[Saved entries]
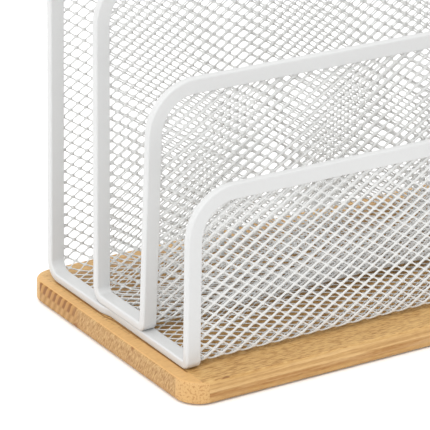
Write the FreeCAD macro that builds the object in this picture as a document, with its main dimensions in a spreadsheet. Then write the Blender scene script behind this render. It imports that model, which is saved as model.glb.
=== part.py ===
import FreeCAD, Part
import math
import os
from enum import IntEnum
import Sketcher

# Letter sorter: two U-shaped trays of expanded steel mesh, one nested in the other, make four
# walls that step down from back to front.  A flat steel strip is folded over the whole edge of
# each tray.  The trays stand on a bamboo board.
# Millimetres, +Z up, +Y to the back, +X to the right when seen from the front.
# Origin: centre of the lowest face, so the foot pads stand on Z = 0.

SIZES = (
    ("tray_width", 237.0),
    ("tray_depth", 105.0),
    ("board_side_margin", 5.8),
    ("board_front_margin", 11.5),
    ("board_rear_margin", 6.0),
    ("board_thickness", 9.0),
    ("board_corner_radius", 10.0),
    ("board_edge_ease", 1.0),
    ("front_wall_height", 71.0),
    ("wall_step", 32.0),
    ("strip_width", 6.0),
    ("strip_thickness", 3.4),
    ("top_corner_radius", 20.0),
    ("front_bend_radius", 3.6),
    ("outer_bend_radius", 8.0),
    ("inner_tray_setback", 31.3),
    ("inner_tray_depth", 38.0),
    ("inner_bend_radius", 6.0),
    ("inner_front_lean", 1.9),
    ("inner_rear_lean", 0.6),
    ("seam_setback", 56.0),
    ("seam_gap", 0.2),
    ("mesh_long_pitch", 7.2),
    ("mesh_short_pitch", 4.7),
    ("strand_width", 0.65),
    ("strand_thickness", 0.5),
    ("strand_clearance", 0.05),
    ("screw_diameter", 3.0),
    ("screw_grip", 2.6),
    ("screw_inset", 18.0),
    ("screw_hole_clearance", 0.4),
    ("screw_head_diameter", 5.6),
    ("screw_head_height", 1.9),
    ("screw_head_clearance", 0.8),
    ("screw_recess_depth", 3.0),
    ("drive_slot_width", 0.9),
    ("drive_slot_length", 3.2),
    ("drive_slot_depth", 1.0),
    ("pad_diameter", 10.0),
    ("pad_thickness", 2.0),
    ("pad_standout", 0.5),
    ("pad_inset", 16.0),
    ("pad_clearance", 0.2),
)
BEND_FACETS = 1

XY_PLANE = "XY_Plane"
XZ_PLANE = "XZ_Plane"
YZ_PLANE = "YZ_Plane"


class Spot(IntEnum):
    """Sketcher's numbers for the points of an edge."""

    START = 1
    END = 2
    CENTRE = 3


class Axis(IntEnum):
    """Sketcher's numbers for its own axes; the origin is the first point of the X axis."""

    X = -1
    Y = -2


START, END, CENTRE = Spot.START, Spot.END, Spot.CENTRE
ORIGIN = Axis.X

doc = FreeCAD.newDocument("letter_sorter")
sheet = doc.addObject("Spreadsheet::Sheet", "Sizes")
for row, (alias, value) in enumerate(SIZES, start=1):
    sheet.set(f"A{row}", alias)
    sheet.set(f"B{row}", str(value))
    sheet.setAlias(f"B{row}", alias)
doc.recompute()


def size(alias):
    """Value of one driving dimension, in millimetres or degrees."""
    return float(sheet.get(alias))


# ---------------------------------------------------------------- sketch helpers

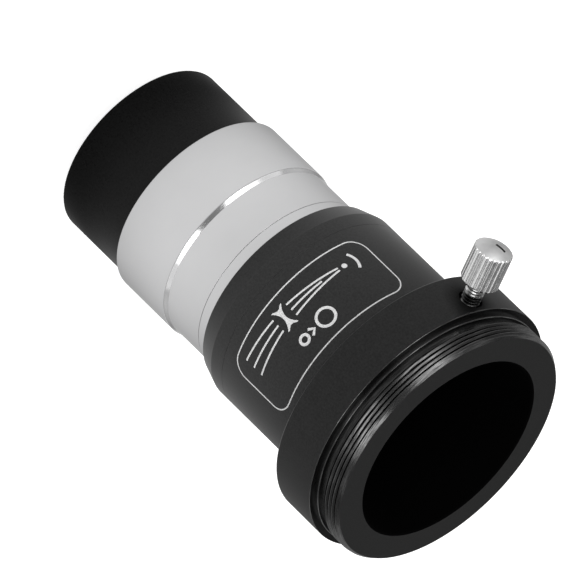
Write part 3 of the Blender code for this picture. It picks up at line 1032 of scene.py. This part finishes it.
def ray_diagram(bm):
    """Three rays that close in on a hollow lens and leave it for a more distant focus."""
    enters, at_lens, at_focus = RAY_SPREAD
    for side in (-1, 0, 1):
        start, stop = RAYS_IN
        ribbon(bm, line((start, RAY_ROW + side * enters), (stop, RAY_ROW + side * at_lens)), FINE_STROKE)
        start, stop = RAYS_OUT
        far = stop if side else stop + MIDDLE_RAY_CUT
        spread = at_lens + (at_focus - at_lens) * (far - start) / (stop - start)
        ribbon(bm, line((start, RAY_ROW + side * at_lens), (far, RAY_ROW + side * spread)), FINE_STROKE)
    hollow_lens(bm, (LENS_AT, RAY_ROW), LENS_SYMBOL)
    focus, dot_r = FOCUS
    ribbon(bm, ring_path((focus, RAY_ROW), dot_r / 2 + DOT_HOLE_R), dot_r, closed=True)
    screen_r, half_turn, shift = SCREEN
    ribbon(bm, arc((focus + shift, RAY_ROW), screen_r, pi - half_turn, pi + half_turn), STROKE)


def enlarging_mark(bm):
    """A small ring, a pointer and a ring twice its size."""
    for at, radius in (SMALL_RING, LARGE_RING):
        ribbon(bm, ring_path((at, MARK_ROW), radius), STROKE, closed=True)
    tail, tip, reach = POINTER
    ribbon(bm, [(tail, MARK_ROW - reach), (tip, MARK_ROW), (tail, MARK_ROW + reach)], STROKE)


def badge():
    """The printed frame with its two pictures."""
    bm = bmesh.new()
    width, height = BADGE_SIZE
    frame_path = rounded_frame(width - BADGE_LINE, height - BADGE_LINE, BADGE_CORNER)
    ribbon(bm, frame_path, BADGE_LINE, closed=True)
    ray_diagram(bm)
    enlarging_mark(bm)
    make_piece("badge_print", bm, (WHITE_INK,), "barlow_body", None)


# ---------------------------------------------------------------- studio

def aim(thing, place, target):
    """Put a light at a place and turn it to a target."""
    thing.location = place
    thing.rotation_euler = (target - place).to_track_quat("-Z", "Y").to_euler()


def round_from_front(turn, tilt, distance):
    """A place this far from the studio's middle, turned from its front and tilted from the floor."""
    azimuth = FRONT_TURN + turn
    flat = Vector((sin(azimuth), -cos(azimuth), 0.0)) * cos(tilt)
    return (flat + Vector((0.0, 0.0, sin(tilt)))) * distance + STUDIO_MIDDLE


def softbox(name, turn, tilt, size, radiance, distance):
    """A light of this size and radiance, turned to the part and out of the camera's sight."""
    data = bpy.data.lights.new(name, "AREA")
    data.shape = "RECTANGLE"
    data.size, data.size_y = size
    data.energy = radiance * pi * size[0] * size[1]
    light = bpy.data.objects.new(name, data)
    light.visible_camera = False
    bpy.context.scene.collection.objects.link(light)
    aim(light, round_from_front(radians(turn), radians(tilt), distance), STUDIO_MIDDLE)


def stage_sheet(name, bm, material, height=0.0):
    """Link a bmesh as part of the studio, not of the object."""
    mesh = bpy.data.meshes.new(name)
    bm.to_mesh(mesh)
    bm.free()
    mesh.materials.append(material)
    sheet = bpy.data.objects.new(name, mesh)
    sheet.location.z = height
    bpy.context.scene.collection.objects.link(sheet)
    return sheet


def floor_material():
    """Pale paper that glows a little, so that shadows on it stay faint."""
    n = Nodes("pale_floor")
    cloud = n.noise(n.place(), 3.0, 2.0)
    return n.finish(Base_Color=n.mix_colour(cloud, grey(0.59), grey(0.60)), Roughness=0.9,
                    Emission_Color=(1.0, 1.0, 1.0, 1.0), Emission_Strength=FLOOR_GLOW,
                    Specular_IOR_Level=0.0)


class Glow(Nodes):
    """A material that only gives off light."""

    def __init__(self, name):
        super().__init__(name)
        self.tree.nodes.remove(self.shader)
        self.light = self.add("ShaderNodeEmission")
        output = next(node for node in self.tree.nodes if node.type == "OUTPUT_MATERIAL")
        self.link(self.light.outputs[0], output.inputs["Surface"])

    def ramp(self, value, reach, stops):
        """Strengths at distances in millimetres, blended between them."""
        node = self.add("ShaderNodeValToRGB")
        self.link(self.maths("DIVIDE", value, reach * MM), node.inputs["Fac"])
        marks = node.color_ramp.elements
        while len(marks) < len(stops):
            marks.new(0.5)
        for mark, (distance, glow) in zip(marks, stops):
            mark.position = distance / reach
            mark.color = (*grey(glow), 1.0)
        return node.outputs["Color"]


def reflector_material():
    """A card dim under the part as a painted shadow of it, full further out, and darker behind the part
    than in front.
    """
    n = Glow("reflector_card")
    split = n.add("ShaderNodeSeparateXYZ")
    n.link(n.place(), split.inputs[0])
    x, y = split.outputs["X"], split.outputs["Y"]
    away = n.maths("SQRT", n.maths("ADD", n.maths("POWER", x, 2.0), n.maths("POWER", y, 2.0)))
    n.link(n.ramp(away, CARD_REACH, CARD_GLOW), n.light.inputs["Color"])
    forward = n.maths("ADD", n.maths("MULTIPLY", x, sin(FRONT_TURN)),
                      n.maths("MULTIPLY", y, -cos(FRONT_TURN)))
    low, high = CARD_FALL
    n.link(n.spread(forward, low, high, -CARD_FALL_REACH, CARD_FALL_REACH), n.light.inputs["Strength"])
    return n.material


def wall_material():
    """The low wall that shiny surfaces see round the floor, fading out at its top."""
    n = Glow("low_wall")
    split = n.add("ShaderNodeSeparateXYZ")
    n.link(n.place(), split.inputs[0])
    n.link(n.ramp(split.outputs["Z"], LOW_WALL_TOP, LOW_WALL_GLOW), n.light.inputs["Color"])
    return n.material


def floor():
    """A pale floor, and under it the card that shiny surfaces see in its place."""
    bm = bmesh.new()
    bmesh.ops.create_grid(bm, x_segments=1, y_segments=1, size=BACKDROP_R)
    stage_sheet("floor", bm, floor_material(), FLOOR_HEIGHT).visible_glossy = False
    bm = bmesh.new()
    bmesh.ops.create_grid(bm, x_segments=1, y_segments=1, size=BACKDROP_R)
    card = stage_sheet("reflector", bm, reflector_material(), FLOOR_HEIGHT - CARD_DROP)
    card.visible_camera = False
    card.visible_diffuse = False
    card.visible_shadow = False


def wall(name, radius, low, high, material):
    """An open ring of wall round the studio, which casts no shadow and gives no light."""
    bm = bmesh.new()
    bmesh.ops.create_cone(bm, segments=WALL_SEGMENTS, radius1=radius, radius2=radius, depth=high - low,
                          matrix=Matrix.Translation((0, 0, (low + high) / 2)))
    ring = stage_sheet(name, bm, material)
    ring.visible_diffuse = False
    ring.visible_shadow = False
    ring.visible_transmission = False
    return ring


def studio():
    """The world's glow, the floor, the walls and the softboxes."""
    world = bpy.data.worlds.new("studio")
    bpy.context.scene.world = world
    world.use_nodes = True
    back = world.node_tree.nodes["Background"]
    back.inputs["Color"].default_value = (1, 1, 1, 1)
    back.inputs["Strength"].default_value = WORLD_GLOW
    floor()
    white = Glow("pale_wall").material
    wall("backdrop", BACKDROP_R, -BACKDROP_R, BACKDROP_R, white).visible_glossy = False
    low_wall = wall("low_wall", LOW_WALL_R, 0.0, LOW_WALL_TOP * MM, wall_material())
    low_wall.visible_camera = False
    for light in SOFTBOXES:
        softbox(*light)
    bpy.context.scene.view_settings.view_transform = "Standard"


def camera():
    """A distant camera with a long lens, rolled so that the part lies across the picture."""
    data = bpy.data.cameras.new("camera")
    data.sensor_width = CAMERA_SENSOR
    data.lens = CAMERA_LENS
    data.clip_end = CAMERA_FAR_END
    eye = bpy.data.objects.new("camera", data)
    bpy.context.scene.collection.objects.link(eye)
    flat = Vector((sin(CAMERA_TURN), -cos(CAMERA_TURN), 0.0)) * cos(CAMERA_TILT)
    outward = flat + Vector((0.0, 0.0, sin(CAMERA_TILT)))
    forward = -outward
    right = forward.cross(Vector((0, 0, 1))).normalized()
    level_up = right.cross(forward)
    up = level_up * cos(CAMERA_ROLL) + right * sin(CAMERA_ROLL)
    side = forward.cross(up)
    turn = Matrix((side, up, -forward)).transposed().to_4x4()
    eye.matrix_world = Matrix.Translation(CAMERA_AIM + outward * CAMERA_DISTANCE) @ turn
    bpy.context.scene.camera = eye


camera()
studio()
lens_cell()
retaining_ring()
doublet()
nosepiece()
stop_ring()
reducer()
barrel()
stud_piece()
screw_head()
badge()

* Task statement
Only the lines from the one with "Write part 3" to the one with "ribbon(bm, [(tail, MARK_ROW" are wanted; extract them exactly, both ends included.

* Response below
Write part 3 of the Blender code for this picture. It picks up at line 1032 of scene.py. This part finishes it.
def ray_diagram(bm):
    """Three rays that close in on a hollow lens and leave it for a more distant focus."""
    enters, at_lens, at_focus = RAY_SPREAD
    for side in (-1, 0, 1):
        start, stop = RAYS_IN
        ribbon(bm, line((start, RAY_ROW + side * enters), (stop, RAY_ROW + side * at_lens)), FINE_STROKE)
        start, stop = RAYS_OUT
        far = stop if side else stop + MIDDLE_RAY_CUT
        spread = at_lens + (at_focus - at_lens) * (far - start) / (stop - start)
        ribbon(bm, line((start, RAY_ROW + side * at_lens), (far, RAY_ROW + side * spread)), FINE_STROKE)
    hollow_lens(bm, (LENS_AT, RAY_ROW), LENS_SYMBOL)
    focus, dot_r = FOCUS
    ribbon(bm, ring_path((focus, RAY_ROW), dot_r / 2 + DOT_HOLE_R), dot_r, closed=True)
    screen_r, half_turn, shift = SCREEN
    ribbon(bm, arc((focus + shift, RAY_ROW), screen_r, pi - half_turn, pi + half_turn), STROKE)


def enlarging_mark(bm):
    """A small ring, a pointer and a ring twice its size."""
    for at, radius in (SMALL_RING, LARGE_RING):
        ribbon(bm, ring_path((at, MARK_ROW), radius), STROKE, closed=True)
    tail, tip, reach = POINTER
    ribbon(bm, [(tail, MARK_ROW - reach), (tip, MARK_ROW), (tail, MARK_ROW + reach)], STROKE)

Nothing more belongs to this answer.